====== RECORD SET
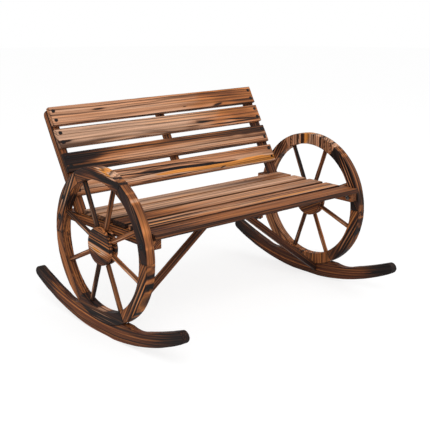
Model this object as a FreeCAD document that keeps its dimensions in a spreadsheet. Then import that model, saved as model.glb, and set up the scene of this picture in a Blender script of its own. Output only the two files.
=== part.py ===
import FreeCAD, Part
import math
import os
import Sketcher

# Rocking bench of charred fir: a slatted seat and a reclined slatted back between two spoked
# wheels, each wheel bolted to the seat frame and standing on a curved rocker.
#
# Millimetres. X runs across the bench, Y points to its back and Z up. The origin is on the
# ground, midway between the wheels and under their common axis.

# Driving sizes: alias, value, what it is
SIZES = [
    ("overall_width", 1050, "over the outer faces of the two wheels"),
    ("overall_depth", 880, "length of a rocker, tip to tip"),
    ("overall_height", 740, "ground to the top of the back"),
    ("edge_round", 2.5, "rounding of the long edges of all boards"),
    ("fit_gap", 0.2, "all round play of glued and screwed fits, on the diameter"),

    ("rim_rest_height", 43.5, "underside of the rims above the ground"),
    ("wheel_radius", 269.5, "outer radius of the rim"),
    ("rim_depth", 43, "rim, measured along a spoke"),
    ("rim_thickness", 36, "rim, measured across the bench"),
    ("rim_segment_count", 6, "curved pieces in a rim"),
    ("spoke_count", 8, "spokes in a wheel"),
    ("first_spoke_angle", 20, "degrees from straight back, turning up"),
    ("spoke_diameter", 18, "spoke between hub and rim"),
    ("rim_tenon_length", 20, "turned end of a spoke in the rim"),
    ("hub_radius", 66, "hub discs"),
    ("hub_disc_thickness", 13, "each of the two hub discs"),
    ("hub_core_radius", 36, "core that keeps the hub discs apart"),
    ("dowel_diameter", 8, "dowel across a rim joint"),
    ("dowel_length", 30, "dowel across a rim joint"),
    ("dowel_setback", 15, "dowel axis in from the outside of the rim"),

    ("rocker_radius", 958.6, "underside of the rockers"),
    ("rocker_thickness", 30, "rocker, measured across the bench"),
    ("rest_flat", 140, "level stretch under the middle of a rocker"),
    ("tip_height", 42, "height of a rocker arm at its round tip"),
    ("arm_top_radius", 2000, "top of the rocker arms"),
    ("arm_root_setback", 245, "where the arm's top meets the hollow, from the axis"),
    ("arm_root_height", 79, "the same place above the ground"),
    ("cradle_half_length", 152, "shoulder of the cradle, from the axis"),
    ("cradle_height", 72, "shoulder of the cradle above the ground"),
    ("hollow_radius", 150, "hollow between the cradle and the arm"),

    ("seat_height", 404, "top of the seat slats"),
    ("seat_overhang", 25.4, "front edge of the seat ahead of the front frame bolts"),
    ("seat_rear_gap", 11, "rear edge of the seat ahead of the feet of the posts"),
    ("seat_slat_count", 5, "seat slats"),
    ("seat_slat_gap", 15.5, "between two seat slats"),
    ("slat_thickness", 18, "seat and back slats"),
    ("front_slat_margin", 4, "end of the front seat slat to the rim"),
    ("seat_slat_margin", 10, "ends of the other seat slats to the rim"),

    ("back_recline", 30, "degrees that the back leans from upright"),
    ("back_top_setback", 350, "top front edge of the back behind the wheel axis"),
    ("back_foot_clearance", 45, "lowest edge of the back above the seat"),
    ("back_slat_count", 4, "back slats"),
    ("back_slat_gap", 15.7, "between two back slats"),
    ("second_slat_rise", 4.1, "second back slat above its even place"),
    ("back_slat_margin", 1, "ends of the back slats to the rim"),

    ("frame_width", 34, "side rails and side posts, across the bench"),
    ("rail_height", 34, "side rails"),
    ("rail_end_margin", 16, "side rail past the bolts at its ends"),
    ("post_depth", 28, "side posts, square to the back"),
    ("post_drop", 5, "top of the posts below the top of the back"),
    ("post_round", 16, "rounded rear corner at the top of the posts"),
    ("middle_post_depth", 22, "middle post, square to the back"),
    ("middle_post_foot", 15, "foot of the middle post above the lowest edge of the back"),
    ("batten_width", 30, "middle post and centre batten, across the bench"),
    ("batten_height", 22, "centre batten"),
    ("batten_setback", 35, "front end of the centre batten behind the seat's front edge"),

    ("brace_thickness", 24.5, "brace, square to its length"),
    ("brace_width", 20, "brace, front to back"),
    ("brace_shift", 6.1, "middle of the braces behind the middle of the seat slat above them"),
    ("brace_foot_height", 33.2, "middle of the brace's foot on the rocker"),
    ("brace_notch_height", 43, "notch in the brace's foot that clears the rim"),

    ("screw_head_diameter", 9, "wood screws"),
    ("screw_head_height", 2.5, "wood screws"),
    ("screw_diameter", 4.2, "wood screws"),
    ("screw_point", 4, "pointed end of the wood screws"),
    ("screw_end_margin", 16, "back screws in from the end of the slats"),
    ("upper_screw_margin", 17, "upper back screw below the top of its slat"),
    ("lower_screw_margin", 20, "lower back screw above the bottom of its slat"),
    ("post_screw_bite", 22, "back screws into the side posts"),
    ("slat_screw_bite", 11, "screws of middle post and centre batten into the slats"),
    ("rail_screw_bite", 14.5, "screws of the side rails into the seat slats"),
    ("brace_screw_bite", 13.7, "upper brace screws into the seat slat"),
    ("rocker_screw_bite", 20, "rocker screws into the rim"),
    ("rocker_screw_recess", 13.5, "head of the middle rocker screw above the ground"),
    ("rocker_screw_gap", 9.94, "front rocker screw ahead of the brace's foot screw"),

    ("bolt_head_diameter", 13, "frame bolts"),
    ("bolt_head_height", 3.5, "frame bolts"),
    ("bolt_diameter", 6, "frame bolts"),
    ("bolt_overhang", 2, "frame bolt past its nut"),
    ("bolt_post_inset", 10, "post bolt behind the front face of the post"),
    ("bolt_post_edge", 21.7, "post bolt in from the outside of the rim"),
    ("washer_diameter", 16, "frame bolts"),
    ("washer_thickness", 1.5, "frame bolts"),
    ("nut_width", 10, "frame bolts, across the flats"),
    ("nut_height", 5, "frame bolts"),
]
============
====== RECORD SET
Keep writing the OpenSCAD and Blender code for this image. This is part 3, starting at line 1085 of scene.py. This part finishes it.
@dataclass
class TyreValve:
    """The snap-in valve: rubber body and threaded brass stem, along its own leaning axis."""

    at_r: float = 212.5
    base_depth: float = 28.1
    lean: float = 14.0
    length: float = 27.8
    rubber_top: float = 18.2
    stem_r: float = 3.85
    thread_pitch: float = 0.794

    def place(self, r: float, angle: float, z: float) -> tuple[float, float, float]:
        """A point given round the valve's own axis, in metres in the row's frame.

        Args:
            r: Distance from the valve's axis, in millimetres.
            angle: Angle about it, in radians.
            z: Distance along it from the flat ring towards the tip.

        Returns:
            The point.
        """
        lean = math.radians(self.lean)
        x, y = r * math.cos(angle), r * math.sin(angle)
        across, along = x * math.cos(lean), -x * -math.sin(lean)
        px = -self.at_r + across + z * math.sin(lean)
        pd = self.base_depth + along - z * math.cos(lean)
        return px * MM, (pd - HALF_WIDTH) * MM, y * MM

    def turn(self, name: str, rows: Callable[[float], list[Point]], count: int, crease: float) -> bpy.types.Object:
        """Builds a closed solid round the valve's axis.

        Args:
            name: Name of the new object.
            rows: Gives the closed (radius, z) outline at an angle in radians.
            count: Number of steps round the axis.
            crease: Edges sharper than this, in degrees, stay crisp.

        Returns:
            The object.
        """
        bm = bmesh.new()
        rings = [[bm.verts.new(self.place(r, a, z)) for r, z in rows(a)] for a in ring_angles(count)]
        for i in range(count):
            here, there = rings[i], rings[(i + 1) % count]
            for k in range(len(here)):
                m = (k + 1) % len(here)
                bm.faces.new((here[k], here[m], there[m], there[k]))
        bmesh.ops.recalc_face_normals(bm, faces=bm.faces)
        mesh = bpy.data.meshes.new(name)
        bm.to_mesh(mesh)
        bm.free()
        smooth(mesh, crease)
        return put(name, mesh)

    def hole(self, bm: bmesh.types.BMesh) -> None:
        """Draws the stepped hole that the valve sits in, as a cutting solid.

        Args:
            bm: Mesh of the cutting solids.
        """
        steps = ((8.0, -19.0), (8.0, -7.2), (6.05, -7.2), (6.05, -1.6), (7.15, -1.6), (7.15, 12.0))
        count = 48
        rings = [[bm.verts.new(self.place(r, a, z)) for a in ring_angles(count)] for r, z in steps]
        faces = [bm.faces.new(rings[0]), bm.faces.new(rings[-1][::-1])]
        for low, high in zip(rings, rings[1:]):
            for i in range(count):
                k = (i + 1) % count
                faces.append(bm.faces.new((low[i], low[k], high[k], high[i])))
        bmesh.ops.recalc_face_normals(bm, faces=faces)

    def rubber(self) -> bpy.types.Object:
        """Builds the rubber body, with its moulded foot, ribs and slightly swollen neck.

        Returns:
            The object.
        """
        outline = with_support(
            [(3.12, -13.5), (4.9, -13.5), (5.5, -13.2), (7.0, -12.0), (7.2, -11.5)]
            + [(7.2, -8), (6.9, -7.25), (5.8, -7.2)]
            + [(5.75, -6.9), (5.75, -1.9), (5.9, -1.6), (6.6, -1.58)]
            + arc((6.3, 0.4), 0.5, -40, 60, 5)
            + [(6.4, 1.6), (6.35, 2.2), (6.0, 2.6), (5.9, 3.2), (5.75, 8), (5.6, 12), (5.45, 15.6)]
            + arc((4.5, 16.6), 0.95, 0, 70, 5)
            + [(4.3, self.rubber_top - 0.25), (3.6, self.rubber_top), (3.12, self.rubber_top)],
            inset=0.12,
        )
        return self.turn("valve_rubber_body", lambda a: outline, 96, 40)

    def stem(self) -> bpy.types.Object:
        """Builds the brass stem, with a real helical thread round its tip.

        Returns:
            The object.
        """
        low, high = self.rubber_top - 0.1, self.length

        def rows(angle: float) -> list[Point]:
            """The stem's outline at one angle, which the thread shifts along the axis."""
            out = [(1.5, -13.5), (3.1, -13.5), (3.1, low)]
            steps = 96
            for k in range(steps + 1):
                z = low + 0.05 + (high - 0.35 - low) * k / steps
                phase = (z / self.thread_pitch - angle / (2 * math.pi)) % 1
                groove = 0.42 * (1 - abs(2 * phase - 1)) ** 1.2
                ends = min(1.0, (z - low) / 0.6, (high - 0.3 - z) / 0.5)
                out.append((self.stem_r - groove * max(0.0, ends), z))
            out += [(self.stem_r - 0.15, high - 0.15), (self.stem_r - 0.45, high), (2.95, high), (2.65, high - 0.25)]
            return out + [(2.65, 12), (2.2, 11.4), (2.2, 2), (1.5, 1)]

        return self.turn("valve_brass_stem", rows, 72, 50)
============
### WRITTEN REQUEST
Repeat word for word the lines from the line containing "Model this object" to the line containing "import Sketcher", both lines included; nothing else should appear.

### WRITTEN RESPONSE
Model this object as a FreeCAD document that keeps its dimensions in a spreadsheet. Then import that model, saved as model.glb, and set up the scene of this picture in a Blender script of its own. Output only the two files.
=== part.py ===
import FreeCAD, Part
import math
import os
import Sketcher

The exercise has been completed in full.